The setting is 10 ports of entry. For simplicity each port has 1000 importers of whom 100 are smugglers (but law enforcement does not know who they are). Each importer brings in 10 containers per day (so 10,000 containers per port per day) and there are 10 packages per container. One agent can inspect five containers per day. Law enforcement (L) has 1000 agents altogether for all 10 ports.

The trafficker (T) wants to bring in 100 opioid packages a day through each port and may allocate them in many ways among smugglers. Law enforcement (L) wants to capture as many opioid packages as possible.

Good strategies for each party depend on how many days this "game" goes on.

If we consider a game of just one day and L distributes 100 agents to each port, then consider two extremal strategies between which T could choose for each port:

  • (Centralized) Give all 100 opioid packages to one smuggler to put in evenly among that smuggler’s 10 containers; and
  • (Distributed) Give one opioid package to each of 100 smugglers. Each smuggler will put the opioid package in a random one of the 10 containers that smuggler imports.

Suppose L allocates its agents randomly to 100 of the 1000 importers and each agent inspects five containers of that importer. L instructs the agents to modify the purely random strategy with what L calls the "Teamwork Modification:" if an agent finds an opioid package then another agent will help the first one so together they will inspect all the containers of that importer. We call this combined strategy the Random with Teamwork strategy.

Warm-up. What is the expected number of opioid packages that L will capture, when using the Random with Teamwork strategy, based on each extremal strategy of T?

Solution to Warm-Up. The expectation for the Distributed strategy is the number of agents times the probability that an agent is inspecting a smuggler’s containers times the probability that the five containers inspected by the agent contain at least one opioid package times the number of opioid packages the agent will find: 100 * (1/10) * (1/2) * 1 = 5 opioid packages. For the Centralized strategy, the expected capture rate is 100 * (1/1000) * 100 = 10 opioid packages, because the Teamwork Modification strategy suggests that other agents will help the one who finds a first opioid package. Together, they will find all 100 in the 1-in-10 chance that some agent finds at least one opioid package.

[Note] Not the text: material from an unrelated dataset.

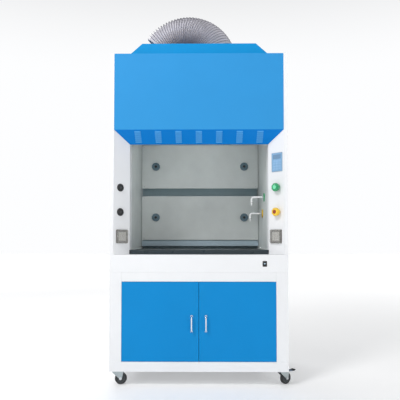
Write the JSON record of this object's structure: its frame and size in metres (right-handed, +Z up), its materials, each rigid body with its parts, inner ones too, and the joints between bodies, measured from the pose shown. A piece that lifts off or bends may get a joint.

Conclusion. The Distributed strategy enjoys a greater expected number of opioid packages that get through for T than the Centralized strategy.

The consequences for the smugglers are somewhat different however. With the Distributed strategy, approximately five smugglers would be captured. With the Centralized strategy, at most one and only with probability 1/10.

Question. Suppose T insists on the Distributed strategy all the time. Can L capture all the smugglers in 20 days possibly by delaying some containers from leaving the port by a day or two and reallocating agents?

Solution. By allocating all 1000 agents to one port for two days—d and d+1—the agents can go through all the containers of day d and identify all the smugglers. This is called the Carpeting Strategy.

So if the game is played long enough, the Carpeting Strategy should encourage the trafficker T to use the Centralized strategy, because more smugglers will avoid arrest for longer. However, a compromise is possible: T might use the "Semi-Distributed strategy" in which 10 smugglers each receive 10 opioid packages and each smuggler puts those packages in one of that smuggler’s containers. This has the same expected loss to T as the Distributed strategy in terms of the number of opioid packages that can be lost to agents (if there are 100 agents in that port), but it puts fewer smugglers in danger if L uses the Carpeting Strategy.

Upstart 1. Given the setting of this problem as described here and given that L uses the Random with Teamwork strategy and keeps 100 agents at every port, how many days must the game be played for Semi-Distributed to be worse for T than Centralized measured in terms of the total number of opioid packages delivered?

Upstart 2. Answer the same question when T uses the Carpeting Strategy.

Upstart 3. If L uses the Carpeting Strategy for every pair of days with a certain probability p but otherwise uses the Random with Teamwork Strategy, what is the best strategy for T over some number k days where T can choose between Centralized, Distributed, and Semi-Distributed?